- Given problem -
Reproduce the listing below without any change.

- Collected data -
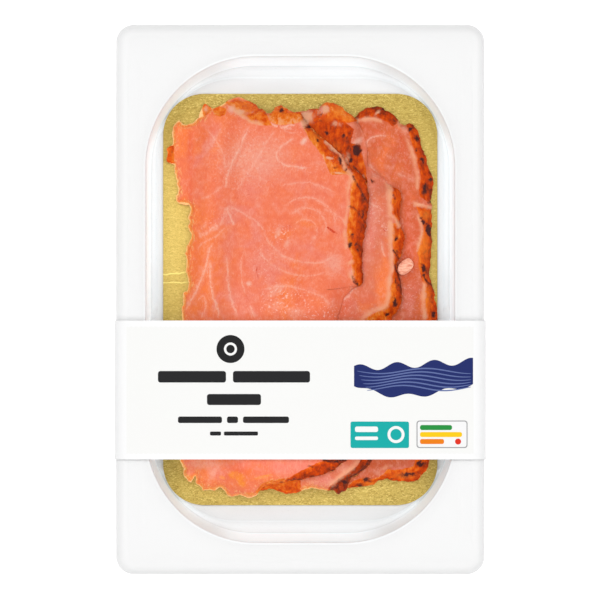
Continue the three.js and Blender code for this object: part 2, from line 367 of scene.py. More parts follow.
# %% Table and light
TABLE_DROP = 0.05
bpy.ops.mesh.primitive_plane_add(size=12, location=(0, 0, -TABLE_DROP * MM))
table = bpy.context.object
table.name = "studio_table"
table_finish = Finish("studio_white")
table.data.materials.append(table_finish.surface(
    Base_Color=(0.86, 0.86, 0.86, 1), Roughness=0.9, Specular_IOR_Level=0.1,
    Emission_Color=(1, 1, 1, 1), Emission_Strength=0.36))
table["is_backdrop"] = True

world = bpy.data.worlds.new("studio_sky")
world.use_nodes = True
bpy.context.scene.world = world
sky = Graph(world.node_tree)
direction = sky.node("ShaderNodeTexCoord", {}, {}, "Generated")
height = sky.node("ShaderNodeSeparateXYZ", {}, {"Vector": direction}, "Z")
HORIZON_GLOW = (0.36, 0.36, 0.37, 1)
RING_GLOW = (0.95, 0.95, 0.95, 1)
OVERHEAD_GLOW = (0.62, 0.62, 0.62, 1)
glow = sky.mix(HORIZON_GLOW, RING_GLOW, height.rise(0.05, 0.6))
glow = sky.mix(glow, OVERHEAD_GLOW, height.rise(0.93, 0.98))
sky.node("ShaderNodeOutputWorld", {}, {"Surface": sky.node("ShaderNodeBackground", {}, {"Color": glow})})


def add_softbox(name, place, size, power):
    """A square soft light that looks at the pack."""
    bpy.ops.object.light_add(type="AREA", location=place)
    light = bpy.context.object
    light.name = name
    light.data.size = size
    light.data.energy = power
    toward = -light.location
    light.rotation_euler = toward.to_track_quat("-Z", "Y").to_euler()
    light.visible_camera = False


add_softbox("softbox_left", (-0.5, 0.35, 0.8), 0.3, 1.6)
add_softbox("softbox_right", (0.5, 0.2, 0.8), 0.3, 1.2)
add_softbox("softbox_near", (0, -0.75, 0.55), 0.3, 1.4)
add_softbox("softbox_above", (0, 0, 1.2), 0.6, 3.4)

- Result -
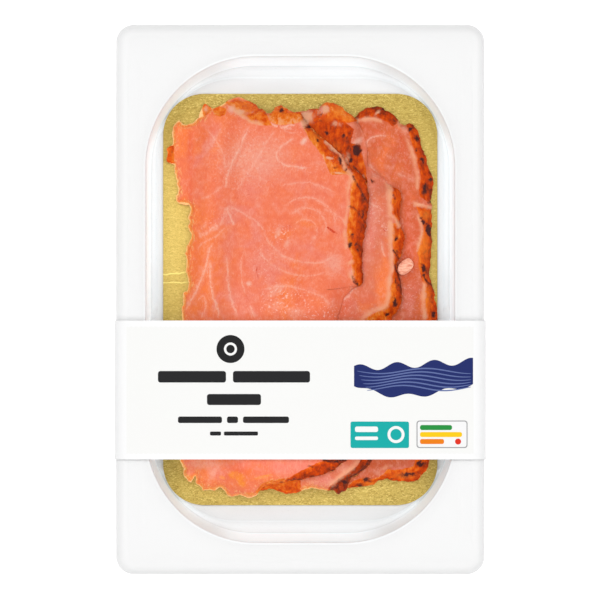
Continue the three.js and Blender code for this object: part 2, from line 367 of scene.py. More parts follow.
# %% Table and light
TABLE_DROP = 0.05
bpy.ops.mesh.primitive_plane_add(size=12, location=(0, 0, -TABLE_DROP * MM))
table = bpy.context.object
table.name = "studio_table"
table_finish = Finish("studio_white")
table.data.materials.append(table_finish.surface(
    Base_Color=(0.86, 0.86, 0.86, 1), Roughness=0.9, Specular_IOR_Level=0.1,
    Emission_Color=(1, 1, 1, 1), Emission_Strength=0.36))
table["is_backdrop"] = True

world = bpy.data.worlds.new("studio_sky")
world.use_nodes = True
bpy.context.scene.world = world
sky = Graph(world.node_tree)
direction = sky.node("ShaderNodeTexCoord", {}, {}, "Generated")
height = sky.node("ShaderNodeSeparateXYZ", {}, {"Vector": direction}, "Z")
HORIZON_GLOW = (0.36, 0.36, 0.37, 1)
RING_GLOW = (0.95, 0.95, 0.95, 1)
OVERHEAD_GLOW = (0.62, 0.62, 0.62, 1)
glow = sky.mix(HORIZON_GLOW, RING_GLOW, height.rise(0.05, 0.6))
glow = sky.mix(glow, OVERHEAD_GLOW, height.rise(0.93, 0.98))
sky.node("ShaderNodeOutputWorld", {}, {"Surface": sky.node("ShaderNodeBackground", {}, {"Color": glow})})


def add_softbox(name, place, size, power):
    """A square soft light that looks at the pack."""
    bpy.ops.object.light_add(type="AREA", location=place)
    light = bpy.context.object
    light.name = name
    light.data.size = size
    light.data.energy = power
    toward = -light.location
    light.rotation_euler = toward.to_track_quat("-Z", "Y").to_euler()
    light.visible_camera = False


add_softbox("softbox_left", (-0.5, 0.35, 0.8), 0.3, 1.6)
add_softbox("softbox_right", (0.5, 0.2, 0.8), 0.3, 1.2)
add_softbox("softbox_near", (0, -0.75, 0.55), 0.3, 1.4)
add_softbox("softbox_above", (0, 0, 1.2), 0.6, 3.4)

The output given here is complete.